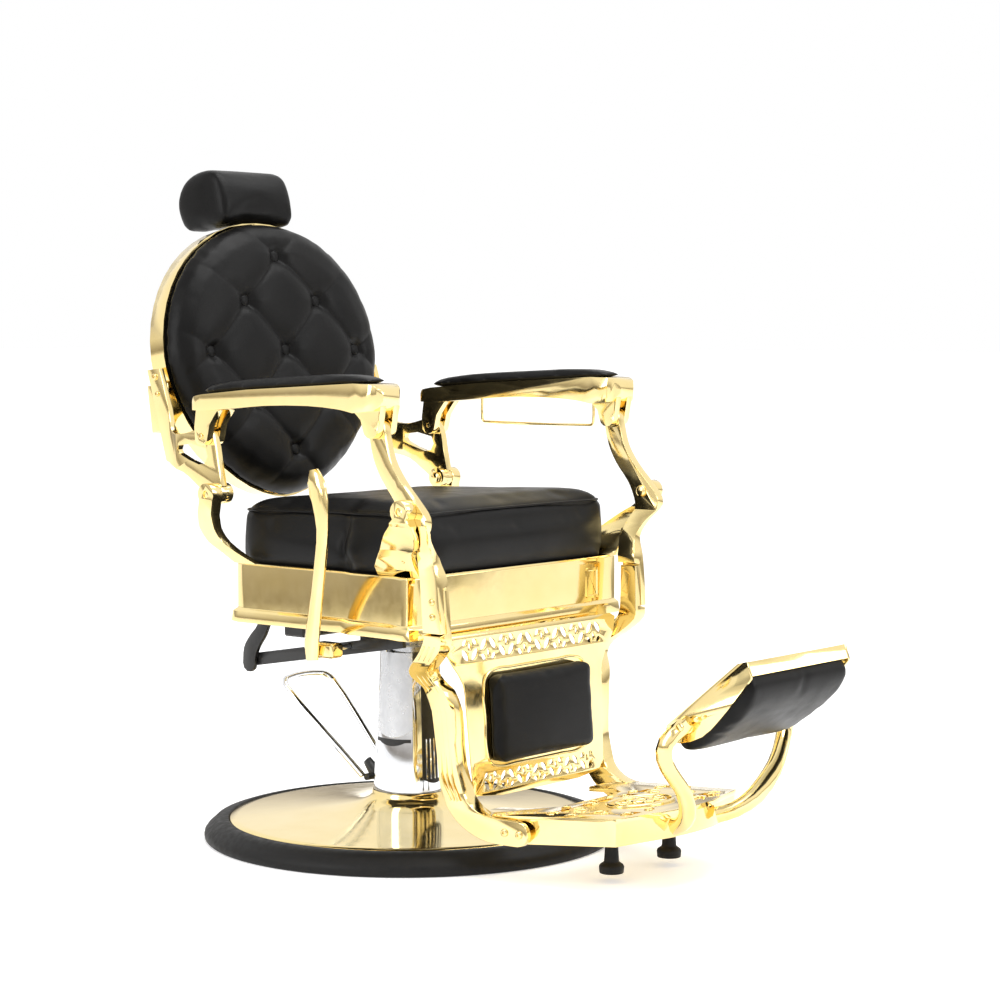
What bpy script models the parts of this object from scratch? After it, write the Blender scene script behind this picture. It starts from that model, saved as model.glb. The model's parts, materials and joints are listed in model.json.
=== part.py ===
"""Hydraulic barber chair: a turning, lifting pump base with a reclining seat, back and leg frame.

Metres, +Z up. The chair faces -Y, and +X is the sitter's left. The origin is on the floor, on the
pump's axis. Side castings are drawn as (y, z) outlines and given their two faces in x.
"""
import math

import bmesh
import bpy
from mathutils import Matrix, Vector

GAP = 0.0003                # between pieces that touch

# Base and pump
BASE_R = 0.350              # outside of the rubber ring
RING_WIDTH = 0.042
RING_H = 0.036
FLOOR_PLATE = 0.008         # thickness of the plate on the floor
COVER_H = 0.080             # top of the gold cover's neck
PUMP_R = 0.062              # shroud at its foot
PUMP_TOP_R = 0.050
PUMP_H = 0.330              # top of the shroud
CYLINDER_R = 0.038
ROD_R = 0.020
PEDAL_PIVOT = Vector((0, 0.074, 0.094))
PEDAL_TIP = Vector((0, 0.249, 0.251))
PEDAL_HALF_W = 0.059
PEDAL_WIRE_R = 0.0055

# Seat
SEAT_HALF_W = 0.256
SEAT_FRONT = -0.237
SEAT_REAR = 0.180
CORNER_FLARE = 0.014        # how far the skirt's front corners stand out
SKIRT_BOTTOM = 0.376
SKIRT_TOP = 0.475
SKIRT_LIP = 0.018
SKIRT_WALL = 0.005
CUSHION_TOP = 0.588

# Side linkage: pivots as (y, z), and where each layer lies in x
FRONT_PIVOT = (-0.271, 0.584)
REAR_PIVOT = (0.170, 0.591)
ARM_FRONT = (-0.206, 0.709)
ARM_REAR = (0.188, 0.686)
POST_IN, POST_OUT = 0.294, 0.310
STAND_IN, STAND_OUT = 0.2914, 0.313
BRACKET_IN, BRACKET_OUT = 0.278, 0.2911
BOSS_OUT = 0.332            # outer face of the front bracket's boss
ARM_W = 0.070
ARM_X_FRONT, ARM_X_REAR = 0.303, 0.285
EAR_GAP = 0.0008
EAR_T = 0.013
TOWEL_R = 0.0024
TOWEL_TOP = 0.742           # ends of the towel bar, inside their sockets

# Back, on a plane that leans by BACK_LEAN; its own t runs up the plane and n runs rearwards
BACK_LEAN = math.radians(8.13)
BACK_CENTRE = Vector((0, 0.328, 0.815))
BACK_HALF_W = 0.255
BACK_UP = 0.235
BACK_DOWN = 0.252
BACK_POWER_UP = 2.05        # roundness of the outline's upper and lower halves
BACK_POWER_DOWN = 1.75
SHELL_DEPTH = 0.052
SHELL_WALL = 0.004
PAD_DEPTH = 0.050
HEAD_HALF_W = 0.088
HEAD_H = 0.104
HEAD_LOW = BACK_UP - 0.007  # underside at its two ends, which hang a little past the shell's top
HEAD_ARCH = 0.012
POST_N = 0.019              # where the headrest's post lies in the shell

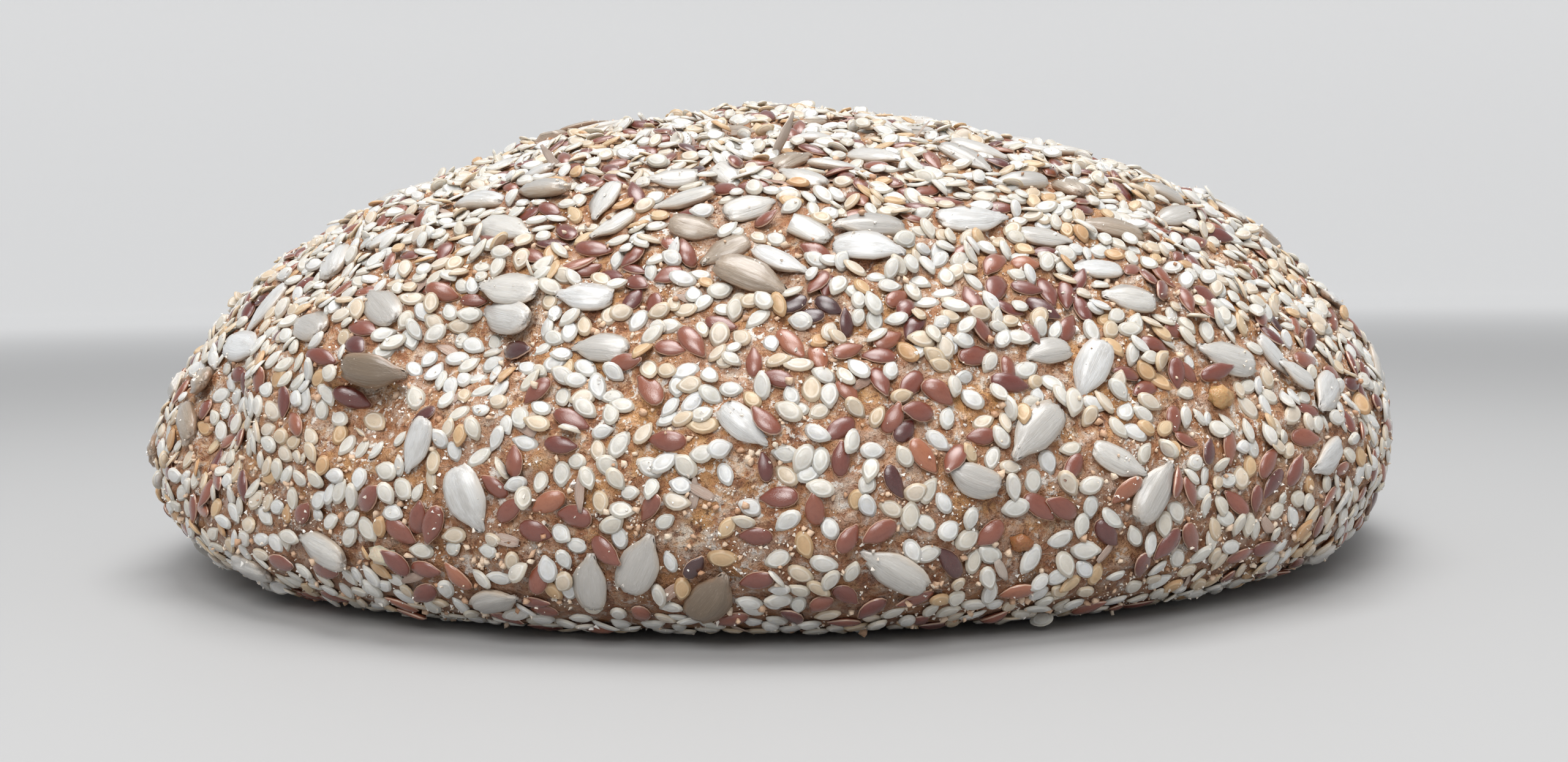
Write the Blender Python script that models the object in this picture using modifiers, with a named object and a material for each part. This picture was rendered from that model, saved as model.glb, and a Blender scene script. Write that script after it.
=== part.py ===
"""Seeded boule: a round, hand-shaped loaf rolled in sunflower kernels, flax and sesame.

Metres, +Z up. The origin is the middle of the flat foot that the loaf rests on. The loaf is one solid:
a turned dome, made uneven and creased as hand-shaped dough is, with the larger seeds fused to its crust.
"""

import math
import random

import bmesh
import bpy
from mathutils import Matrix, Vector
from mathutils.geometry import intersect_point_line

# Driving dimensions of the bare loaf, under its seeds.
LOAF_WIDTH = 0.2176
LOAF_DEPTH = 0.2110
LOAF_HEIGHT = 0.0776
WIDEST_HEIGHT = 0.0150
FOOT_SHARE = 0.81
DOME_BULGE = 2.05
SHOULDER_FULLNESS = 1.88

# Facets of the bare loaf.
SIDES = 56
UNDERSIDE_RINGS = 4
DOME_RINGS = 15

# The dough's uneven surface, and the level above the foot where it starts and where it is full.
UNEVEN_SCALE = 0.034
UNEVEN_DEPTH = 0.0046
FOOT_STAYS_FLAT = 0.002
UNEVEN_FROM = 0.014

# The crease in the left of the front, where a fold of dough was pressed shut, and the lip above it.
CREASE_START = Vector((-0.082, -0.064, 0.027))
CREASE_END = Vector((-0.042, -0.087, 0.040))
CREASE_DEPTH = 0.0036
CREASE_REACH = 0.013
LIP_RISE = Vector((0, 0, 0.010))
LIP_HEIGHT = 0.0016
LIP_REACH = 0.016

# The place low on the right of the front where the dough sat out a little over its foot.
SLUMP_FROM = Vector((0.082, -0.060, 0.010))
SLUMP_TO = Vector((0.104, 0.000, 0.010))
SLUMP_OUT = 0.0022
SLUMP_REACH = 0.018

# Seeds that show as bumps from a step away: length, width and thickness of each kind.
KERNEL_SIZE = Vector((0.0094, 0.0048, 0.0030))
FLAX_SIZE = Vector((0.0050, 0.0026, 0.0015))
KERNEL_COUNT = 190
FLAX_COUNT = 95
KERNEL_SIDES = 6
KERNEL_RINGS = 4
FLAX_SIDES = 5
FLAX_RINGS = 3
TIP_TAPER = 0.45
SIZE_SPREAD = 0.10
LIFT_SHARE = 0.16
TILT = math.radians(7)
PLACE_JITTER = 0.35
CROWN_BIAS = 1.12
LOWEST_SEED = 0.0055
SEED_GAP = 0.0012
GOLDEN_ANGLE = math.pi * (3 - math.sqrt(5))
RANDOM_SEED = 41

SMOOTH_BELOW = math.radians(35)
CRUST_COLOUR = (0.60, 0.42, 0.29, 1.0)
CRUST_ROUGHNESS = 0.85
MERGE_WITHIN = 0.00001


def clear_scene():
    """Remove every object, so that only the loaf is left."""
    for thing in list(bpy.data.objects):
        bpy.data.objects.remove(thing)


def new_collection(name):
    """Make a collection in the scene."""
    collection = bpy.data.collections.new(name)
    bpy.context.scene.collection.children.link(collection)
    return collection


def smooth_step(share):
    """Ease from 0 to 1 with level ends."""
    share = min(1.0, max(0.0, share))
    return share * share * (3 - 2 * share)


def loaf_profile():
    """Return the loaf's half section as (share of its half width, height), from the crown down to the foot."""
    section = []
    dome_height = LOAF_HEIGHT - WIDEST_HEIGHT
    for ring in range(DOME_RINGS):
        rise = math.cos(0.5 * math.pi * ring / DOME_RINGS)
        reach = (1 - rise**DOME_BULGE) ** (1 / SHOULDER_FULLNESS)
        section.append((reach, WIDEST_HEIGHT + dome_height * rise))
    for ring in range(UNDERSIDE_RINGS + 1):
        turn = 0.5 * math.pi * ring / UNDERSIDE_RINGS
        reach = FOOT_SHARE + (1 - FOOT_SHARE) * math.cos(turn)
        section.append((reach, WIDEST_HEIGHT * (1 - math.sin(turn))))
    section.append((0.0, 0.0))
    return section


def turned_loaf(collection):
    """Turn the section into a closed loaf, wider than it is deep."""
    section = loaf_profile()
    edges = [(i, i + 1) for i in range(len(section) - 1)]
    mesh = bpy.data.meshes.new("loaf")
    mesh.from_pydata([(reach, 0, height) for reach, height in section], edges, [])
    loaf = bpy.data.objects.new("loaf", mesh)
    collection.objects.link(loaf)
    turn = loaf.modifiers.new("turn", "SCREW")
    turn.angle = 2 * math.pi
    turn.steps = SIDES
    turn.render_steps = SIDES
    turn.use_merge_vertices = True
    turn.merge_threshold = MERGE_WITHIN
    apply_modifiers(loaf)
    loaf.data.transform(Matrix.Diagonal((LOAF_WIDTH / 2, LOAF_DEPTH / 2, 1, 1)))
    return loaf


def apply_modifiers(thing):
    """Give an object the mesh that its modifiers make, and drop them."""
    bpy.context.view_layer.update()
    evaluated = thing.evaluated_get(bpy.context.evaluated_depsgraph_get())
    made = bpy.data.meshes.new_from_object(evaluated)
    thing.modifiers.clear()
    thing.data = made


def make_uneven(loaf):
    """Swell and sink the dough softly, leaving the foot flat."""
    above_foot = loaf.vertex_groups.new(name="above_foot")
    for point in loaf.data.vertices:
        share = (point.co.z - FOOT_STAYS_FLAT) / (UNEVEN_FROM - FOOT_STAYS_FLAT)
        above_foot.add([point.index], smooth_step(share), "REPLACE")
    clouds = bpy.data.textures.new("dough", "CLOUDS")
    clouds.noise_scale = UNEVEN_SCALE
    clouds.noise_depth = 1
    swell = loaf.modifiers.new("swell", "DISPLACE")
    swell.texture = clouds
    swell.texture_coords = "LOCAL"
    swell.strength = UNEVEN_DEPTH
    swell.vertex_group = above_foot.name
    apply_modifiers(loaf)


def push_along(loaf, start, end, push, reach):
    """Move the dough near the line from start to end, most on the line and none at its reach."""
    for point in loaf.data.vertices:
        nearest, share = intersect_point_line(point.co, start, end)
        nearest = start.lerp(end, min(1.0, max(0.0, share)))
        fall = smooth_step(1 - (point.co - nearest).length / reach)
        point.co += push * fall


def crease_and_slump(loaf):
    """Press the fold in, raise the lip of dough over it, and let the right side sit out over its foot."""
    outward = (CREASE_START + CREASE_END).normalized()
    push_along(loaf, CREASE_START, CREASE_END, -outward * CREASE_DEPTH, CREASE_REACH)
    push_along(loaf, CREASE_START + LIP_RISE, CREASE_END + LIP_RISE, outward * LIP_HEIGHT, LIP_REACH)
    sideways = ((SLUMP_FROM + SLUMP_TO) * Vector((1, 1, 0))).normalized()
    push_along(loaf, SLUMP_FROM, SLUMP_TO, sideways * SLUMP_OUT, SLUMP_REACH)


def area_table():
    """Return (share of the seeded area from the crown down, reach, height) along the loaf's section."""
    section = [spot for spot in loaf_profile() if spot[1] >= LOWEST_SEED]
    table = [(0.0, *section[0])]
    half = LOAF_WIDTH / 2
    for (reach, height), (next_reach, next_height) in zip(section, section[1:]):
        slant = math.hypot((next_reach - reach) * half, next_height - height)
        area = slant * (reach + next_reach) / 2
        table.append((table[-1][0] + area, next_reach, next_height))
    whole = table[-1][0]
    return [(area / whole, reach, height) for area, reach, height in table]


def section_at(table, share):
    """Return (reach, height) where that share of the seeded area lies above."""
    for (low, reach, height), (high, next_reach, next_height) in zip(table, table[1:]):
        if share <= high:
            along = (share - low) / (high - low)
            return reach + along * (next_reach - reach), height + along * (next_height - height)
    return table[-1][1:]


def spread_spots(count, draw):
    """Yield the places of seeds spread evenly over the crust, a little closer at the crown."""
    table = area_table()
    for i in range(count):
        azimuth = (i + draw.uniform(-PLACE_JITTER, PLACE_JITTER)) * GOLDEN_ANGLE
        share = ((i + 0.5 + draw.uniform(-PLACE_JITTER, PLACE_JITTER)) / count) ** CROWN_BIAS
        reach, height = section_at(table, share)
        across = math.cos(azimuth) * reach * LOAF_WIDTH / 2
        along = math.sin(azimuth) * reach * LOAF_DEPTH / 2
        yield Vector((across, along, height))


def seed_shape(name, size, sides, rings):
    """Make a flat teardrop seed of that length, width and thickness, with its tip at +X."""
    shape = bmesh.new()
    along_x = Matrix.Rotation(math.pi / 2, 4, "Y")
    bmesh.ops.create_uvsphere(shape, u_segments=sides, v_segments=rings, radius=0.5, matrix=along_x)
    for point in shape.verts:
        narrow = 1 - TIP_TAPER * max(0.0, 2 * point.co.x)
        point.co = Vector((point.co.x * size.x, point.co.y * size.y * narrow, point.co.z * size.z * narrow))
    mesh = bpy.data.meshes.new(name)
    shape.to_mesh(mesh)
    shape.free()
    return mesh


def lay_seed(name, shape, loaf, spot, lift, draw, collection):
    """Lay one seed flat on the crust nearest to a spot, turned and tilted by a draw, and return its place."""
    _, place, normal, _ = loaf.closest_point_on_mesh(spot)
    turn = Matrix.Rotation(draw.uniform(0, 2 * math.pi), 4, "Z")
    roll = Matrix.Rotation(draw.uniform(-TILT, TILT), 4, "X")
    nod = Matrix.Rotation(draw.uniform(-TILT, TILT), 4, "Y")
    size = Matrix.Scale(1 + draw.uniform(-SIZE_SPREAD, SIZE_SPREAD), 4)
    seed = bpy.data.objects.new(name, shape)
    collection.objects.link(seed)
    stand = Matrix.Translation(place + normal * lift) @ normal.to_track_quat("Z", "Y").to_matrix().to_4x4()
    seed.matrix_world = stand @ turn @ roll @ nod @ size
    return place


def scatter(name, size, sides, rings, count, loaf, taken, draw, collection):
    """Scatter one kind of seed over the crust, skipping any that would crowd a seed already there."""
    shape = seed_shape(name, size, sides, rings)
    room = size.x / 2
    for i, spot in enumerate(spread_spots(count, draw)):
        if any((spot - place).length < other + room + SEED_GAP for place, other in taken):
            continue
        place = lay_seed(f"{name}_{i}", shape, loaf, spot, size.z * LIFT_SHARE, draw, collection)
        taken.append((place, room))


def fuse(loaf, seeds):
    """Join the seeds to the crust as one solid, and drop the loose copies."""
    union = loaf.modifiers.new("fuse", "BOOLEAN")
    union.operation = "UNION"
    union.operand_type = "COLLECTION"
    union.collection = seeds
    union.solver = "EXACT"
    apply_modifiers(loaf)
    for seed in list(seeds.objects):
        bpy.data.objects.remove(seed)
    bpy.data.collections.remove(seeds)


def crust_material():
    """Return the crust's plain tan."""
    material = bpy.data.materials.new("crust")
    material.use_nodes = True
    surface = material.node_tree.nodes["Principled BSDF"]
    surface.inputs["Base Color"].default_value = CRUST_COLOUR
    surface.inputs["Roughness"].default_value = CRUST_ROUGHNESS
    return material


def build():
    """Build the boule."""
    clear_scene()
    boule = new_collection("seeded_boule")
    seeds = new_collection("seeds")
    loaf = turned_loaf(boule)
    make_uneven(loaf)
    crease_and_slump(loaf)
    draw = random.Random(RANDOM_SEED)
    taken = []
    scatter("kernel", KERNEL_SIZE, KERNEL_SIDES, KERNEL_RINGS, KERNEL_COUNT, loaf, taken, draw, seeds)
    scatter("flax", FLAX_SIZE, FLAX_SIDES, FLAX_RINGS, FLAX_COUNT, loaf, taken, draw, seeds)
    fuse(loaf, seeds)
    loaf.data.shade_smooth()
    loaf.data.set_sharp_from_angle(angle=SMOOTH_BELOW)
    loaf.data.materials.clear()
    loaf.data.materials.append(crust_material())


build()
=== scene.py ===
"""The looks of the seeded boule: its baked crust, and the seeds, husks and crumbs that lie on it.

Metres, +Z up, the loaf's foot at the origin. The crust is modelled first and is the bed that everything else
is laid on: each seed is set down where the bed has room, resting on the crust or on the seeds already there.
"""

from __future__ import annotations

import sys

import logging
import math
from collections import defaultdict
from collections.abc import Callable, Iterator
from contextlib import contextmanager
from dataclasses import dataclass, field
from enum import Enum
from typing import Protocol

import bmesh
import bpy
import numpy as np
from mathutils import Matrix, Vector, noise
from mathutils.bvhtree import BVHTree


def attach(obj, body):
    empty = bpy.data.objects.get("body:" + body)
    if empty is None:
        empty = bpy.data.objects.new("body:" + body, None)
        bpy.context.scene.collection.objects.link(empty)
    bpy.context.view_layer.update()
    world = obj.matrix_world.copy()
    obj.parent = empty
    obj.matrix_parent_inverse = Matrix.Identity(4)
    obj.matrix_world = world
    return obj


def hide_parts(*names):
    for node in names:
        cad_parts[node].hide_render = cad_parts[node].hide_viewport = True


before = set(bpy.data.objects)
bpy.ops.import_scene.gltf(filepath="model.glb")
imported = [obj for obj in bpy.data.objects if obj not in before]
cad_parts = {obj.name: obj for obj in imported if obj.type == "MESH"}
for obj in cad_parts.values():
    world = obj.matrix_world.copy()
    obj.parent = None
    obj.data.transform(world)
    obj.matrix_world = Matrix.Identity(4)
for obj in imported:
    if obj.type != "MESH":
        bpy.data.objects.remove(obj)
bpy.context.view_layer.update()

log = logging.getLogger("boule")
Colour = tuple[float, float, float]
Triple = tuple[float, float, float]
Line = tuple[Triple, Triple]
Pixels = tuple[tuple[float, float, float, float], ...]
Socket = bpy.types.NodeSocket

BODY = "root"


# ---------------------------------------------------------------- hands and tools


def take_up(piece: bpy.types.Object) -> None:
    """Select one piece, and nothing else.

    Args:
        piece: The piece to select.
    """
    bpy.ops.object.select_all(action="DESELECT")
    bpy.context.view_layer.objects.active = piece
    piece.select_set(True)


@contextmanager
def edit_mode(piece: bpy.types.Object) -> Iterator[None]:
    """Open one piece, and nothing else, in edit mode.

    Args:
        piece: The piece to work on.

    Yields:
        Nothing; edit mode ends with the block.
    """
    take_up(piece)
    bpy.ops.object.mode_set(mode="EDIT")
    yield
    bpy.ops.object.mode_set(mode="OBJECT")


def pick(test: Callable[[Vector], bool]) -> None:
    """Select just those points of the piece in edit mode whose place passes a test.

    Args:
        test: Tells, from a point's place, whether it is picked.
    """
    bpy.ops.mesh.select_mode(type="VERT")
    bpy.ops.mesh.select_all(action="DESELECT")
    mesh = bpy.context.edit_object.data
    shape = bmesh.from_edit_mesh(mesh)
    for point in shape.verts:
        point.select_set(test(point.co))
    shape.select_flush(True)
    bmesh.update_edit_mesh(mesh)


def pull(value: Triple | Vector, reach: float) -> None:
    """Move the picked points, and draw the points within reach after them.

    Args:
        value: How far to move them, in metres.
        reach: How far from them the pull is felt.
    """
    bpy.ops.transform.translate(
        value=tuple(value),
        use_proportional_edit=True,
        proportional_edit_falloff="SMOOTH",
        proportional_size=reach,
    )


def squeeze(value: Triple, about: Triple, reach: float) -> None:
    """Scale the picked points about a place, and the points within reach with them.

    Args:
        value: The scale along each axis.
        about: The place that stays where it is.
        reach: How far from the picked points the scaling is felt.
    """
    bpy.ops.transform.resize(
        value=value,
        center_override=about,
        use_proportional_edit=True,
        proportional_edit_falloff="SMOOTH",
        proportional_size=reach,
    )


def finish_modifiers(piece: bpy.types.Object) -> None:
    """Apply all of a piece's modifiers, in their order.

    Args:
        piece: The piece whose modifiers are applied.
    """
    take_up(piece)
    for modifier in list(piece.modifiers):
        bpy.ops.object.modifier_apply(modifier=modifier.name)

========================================

▶ _Short exercise_: Count the lines above in which the word "transform" appears, then state only that count.

▶ _Full response_: 4